Apesar deste desafio, Filipe Nyusi fez uma avaliação positiva do Estado de direito democrático em Moçambique, nos últimos 45 anos.

“Embora haja um longo caminho a percorrer, alguns ajustamentos a fazer, muitas imperfeições por corrigir, o balanço dos 45 anos da justiça moçambicana é positivo e, sobretudo, encorajador. Hoje, encaramos o futuro com confiança nos nossos juízes e tribunais judiciais, em particular, mas no aparelho judiciário no seu todo, que a cada etapa se enrobustece”, acrescentou.

No entender do Presidente da República, o terrorismo, o branqueamento de capitais, a corrupção, os raptos e outros crimes transnacionais constituem desafios actuais do sector da justiça.

“Estamos a trabalhar no sentido de sofisticar o SERNIC, porque, às vezes, há alguns crimes que precisam de ser esclarecidos com alguma perfeição, com alguma sofisticação, que outros países têm e que nós não temos e precisamos para poder chegar a esses níveis e vamos chegar”, garantiu Nyusi.

Na sessão da abertura do ano judicial, o bastonário da Ordem dos Advogados disse ainda que os avanços e recuos no pagamento de salários, com base na Tabela Salarial Única, constitui uma violação dos direitos fundamentais dos cidadãos.

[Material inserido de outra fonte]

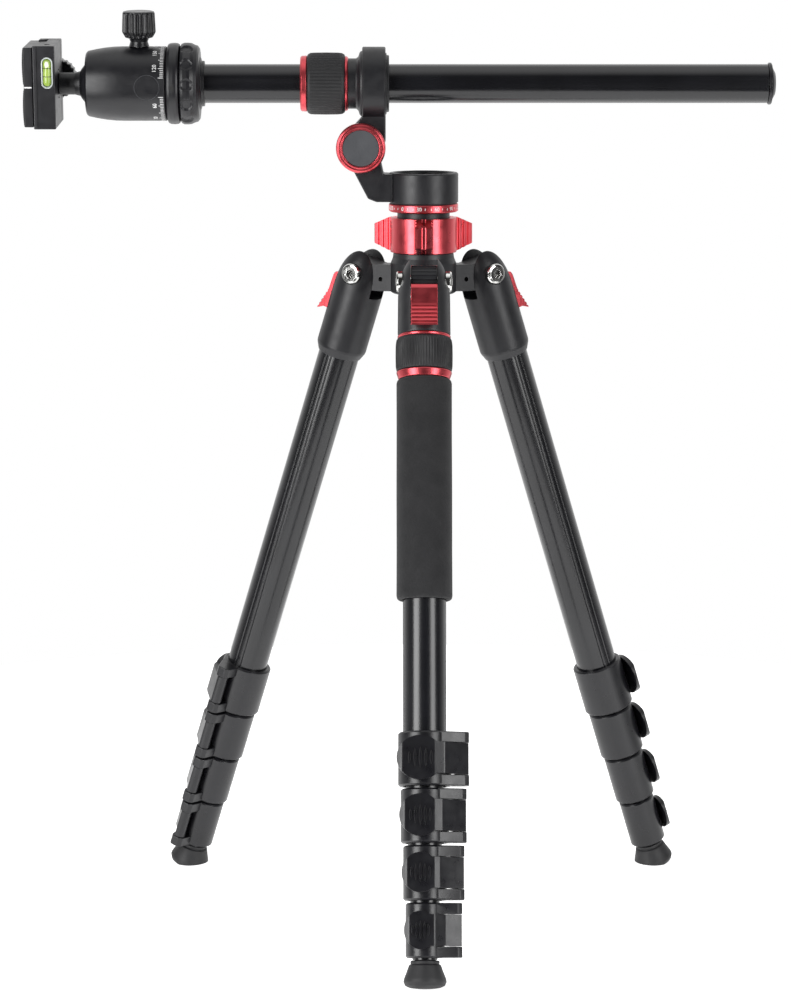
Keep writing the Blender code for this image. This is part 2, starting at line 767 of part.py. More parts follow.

“HÁ FALHAS NA FISCALIZAÇÃO DAS LEIS”

Durante a abertura do ano judicial, a Procuradora-Geral da República, Beatriz Buchili, disse que, mais do que criar, é preciso que haja implementação efectiva das leis, para pôr fim aos índices de criminalidade no país. Já o Presidente do Tribunal Supremo defende a unificação de jurisdições para acelerar os processos judiciais.

Foi fazendo uma avaliação da situação da justiça, avanços e recuos do sistema de justiça no país, ao longo dos 45 anos, que a Procuradora-Geral da República disse ter-se assistido a uma evolução inquestionável, principalmente no que tange à criação de leis, porém há ainda desafios na implementação.

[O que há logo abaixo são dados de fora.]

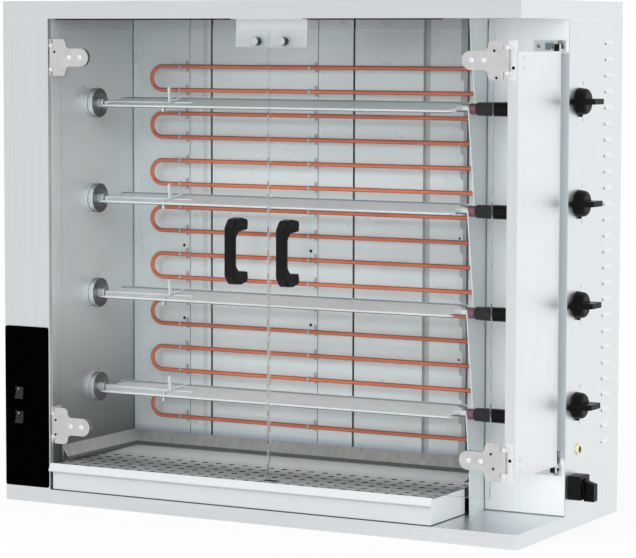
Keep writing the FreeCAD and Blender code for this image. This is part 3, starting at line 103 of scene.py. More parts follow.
class RotisserieSizes(bpy.types.PropertyGroup):
    """Sizes of the small fittings."""
    hinge_screw: length_property("Hinge screw head", "Radius of the domed heads on the hinge plates", 5.2)
    post_screw: length_property("Post screw head", "Radius of the flat heads on the door post", 4.0)
    panel_screw: length_property("Panel screw head", "Radius of the heads on the back and side sheets", 4.5)
    clip_screw: length_property("Clip screw head", "Radius of the screws between the heating elements", 3.2)
    brush_line: length_property("Brush line", "Distance between the brush lines of the steel", 3.0)
    tick_length: length_property("Dial tick", "Length of the printed ticks beside the knobs", 9.0)
    tick_width: length_property("Dial tick width", "Width of the printed ticks beside the knobs", 1.4)


class RotisserieColours(bpy.types.PropertyGroup):
    """Colours of the finishes."""
    cabinet_steel: colour_property("Cabinet steel", "Satin steel of the casing, hood and base", "#EAEEF0")
    bay_steel: colour_property("Bay steel", "Sheet behind the handle bay", "#F4F8F9")
    post_steel: colour_property("Post steel", "Satin steel of the swinging post", "#F0F3F5")
    reflector: colour_property("Reflector steel", "Bright sheets on the chamber's back wall", "#ECF4F6")
    wall_steel: colour_property("Wall steel", "Left wall of the chamber", "#E2E8EA")
    rack_steel: colour_property("Rack steel", "Right wall of the chamber", "#EBF0F2")
    comb_steel: colour_property("Comb steel", "Notched strip and clips on the back wall", "#C2C5C7")
    # Painted shade: near black for the unlit ceiling, the slot beside the tray's right end, the tray's
    # lowest edge and the walls of the insert's holes.
    shade_black: colour_property("Shade black", "Black painted as shade on the chamber's ceiling", "#161718")
    skirt_steel: colour_property("Skirt steel", "Fat-dulled grease skirts", "#CACECA")
    tray_steel: colour_property("Tray steel", "Drip tray", "#EDF1F3")
    insert_steel: colour_property("Insert steel", "Perforated insert", "#F4F8F9")
    # Baked fat on the tray's floor, made darker as painted shade under the insert.
    fat: colour_property("Baked fat", "Stain on the floor of the tray", "#1F1D1B")
    element: colour_property("Element", "Sheath of the heating elements", "#DE7652")
    spit_steel: colour_property("Spit steel", "Polished spits and sockets", "#F2F6F8")
    # Painted reflection: the dark of the drive sockets' upper and lower sides and end faces.
    socket_dark_reflection: colour_property("Socket face", "Dark reflections painted on the drive sockets", "#4A4C4E")
    bush: colour_property("Bush", "Copper-coloured bushes", "#9A6478")
    black: colour_property("Black plastic", "Grips and knobs", "#060607")
    fascia_black: colour_property("Fascia plastic", "Deep black of the control fascia", "#020202")
    rocker_black: colour_property("Rocker plastic", "Greyer black of the rocker buttons", "#151617")
    hinge: colour_property("Hinge alloy", "Die-cast hinge plates", "#D4D5D4")
    plated: colour_property("Plated steel", "Screws, pins, leaves and brackets", "#E4E8EA")
    hook: colour_property("Pivot steel", "Oiled steel of the post's pivots and set screws", "#2B2826")
    glass: colour_property("Glass", "Tint of the doors", "#FBFDFD")
    glass_edge: colour_property("Glass edge", "Ground edges of the doors", "#9AA7AA")
    lamp: colour_property("Lamp", "Amber lens of the pilot lamp", "#564816")
    lamp_ring: colour_property("Lamp ring", "Pale ring round the pilot lamp", "#E9E3BC")
    print_grey: colour_property("Print", "Ticks printed on the panels", "#9EA2A6")
    # A bluish band at the foot of the reflector sheets.
    foot_tint: colour_property("Foot tint", "Bluish band at the foot of the reflectors", "#9AA6BC")
    # Painted shade: the colour of the strip behind the post.
    behind_post_shade: colour_property("Shade behind the post", "Strip of the bay's back behind the post", "#BCC4C8")
    fold_dark_line: colour_property("Fold line", "Dark line along the fold at the foot of the bay's back", "#3A4044")
    nut: colour_property("Pivot nut", "Adjusting nut on the upper pivot plate", "#8F9EA6")
    pivot_screw: colour_property("Pivot screw", "Screw on the upper pivot plate", "#A9AEB2")
    upper_dot: colour_property("Upper dot", "Dot on the upper rocker", "#8C8F92")
    lower_dot: colour_property("Lower dot", "Dot on the lower rocker", "#6F9A84")
    paper_low: colour_property("Paper, darker", "Darker tone of the floor's paper", "#DADAD9")
    paper_high: colour_property("Paper, lighter", "Lighter tone of the floor's paper", "#DEDEDD")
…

Buchili disse que, ao longo do tempo, o país constituiu legislação capaz de garantir a consolidação do Estado de direito democrático, por isso o desafio que é colocado ao país, salvo emendas necessárias, não é mais da produção legislativa, mas sim da implementação efectiva das leis.

“Não podemos, por exemplo, continuar a registar acidentes de viação, construção desordenada, exploração ilegal dos recursos, violação dos direitos do consumidor, com consequências graves para a vida humana, por simples falta de controlo e fiscalização das leis, bem como da responsabilização dos infractores”, disse.

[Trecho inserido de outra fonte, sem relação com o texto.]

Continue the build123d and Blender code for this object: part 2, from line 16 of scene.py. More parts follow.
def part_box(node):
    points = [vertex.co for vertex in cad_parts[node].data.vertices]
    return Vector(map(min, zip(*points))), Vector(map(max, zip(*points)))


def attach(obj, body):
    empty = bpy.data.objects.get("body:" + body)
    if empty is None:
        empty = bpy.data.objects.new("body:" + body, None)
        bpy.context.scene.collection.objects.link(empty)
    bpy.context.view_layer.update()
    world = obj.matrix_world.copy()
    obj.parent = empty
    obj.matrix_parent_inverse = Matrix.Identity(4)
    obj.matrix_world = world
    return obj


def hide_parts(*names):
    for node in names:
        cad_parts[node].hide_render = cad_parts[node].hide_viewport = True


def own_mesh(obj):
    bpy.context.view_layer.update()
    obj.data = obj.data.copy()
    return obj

Para a magistrada, não é possível construir um Estado que se quer que seja de justiça democrática, sem um processo claro de prestação de contas, implementação efectiva das leis, fiscalização das actividades socioeconómicas, por isso o desafio actual passa por reforçar os órgãos do Ministério Público, contando com o envolvimento dos órgãos de competência privada, organizações da sociedade civil, dos cidadãos e demais actores nas diversas áreas.

E, segundo a Procuradora-Geral, uma das formas para ultrapassar este desafio é o aprimoramento das técnicas de investigação, através da formação especializada dos quadros do Ministério Público, incluindo investigadores e aquisição de equipamentos adequados aos desafios actuais e futuros.

“Com o reforço dos meios humanos e materiais e aprovação prevista, ainda neste trimestre, do Plano Estratégico do SERNIC, como polícia científica, estaremos mais preparados para o enfrentamento da criminalidade, que o país e o mundo enfrentam”, explicou Buchili.

Por seu turno, Adelino Muchanga, Presidente do Tribunal Supremo, propôs a unificação de jurisdições, como forma de garantir celeridade nos processos e reduzir custos, tendo em conta a carência financeira que o país vive, bem como o número de processos pendentes por ano, nos tribunais.

“A existência de tribunais unitários ao nível da cúpula, com um tribunal de última instância, proporciona uma maior eficiência funcional judicial; traz vantagens no domínio e interpretação das leis; reduz a ocorrência de conflito de competências; facilita a uniformização da jurisprudência dos vários ramos do direito e concorre para o desenvolvimento”, defendeu Adelino Muchanga.

Segundo Muchanga, trata-se de um modelo que se alinha com os modelos da região e melhor se ajusta a um país como o nosso, que ainda se debate com a limitação de recursos, que, por isso, devem ser geridos de forma racional.

A abertura do ano judicial 2023 está subordinado ao lema “25 anos consolidando o Estado de direito democrático”.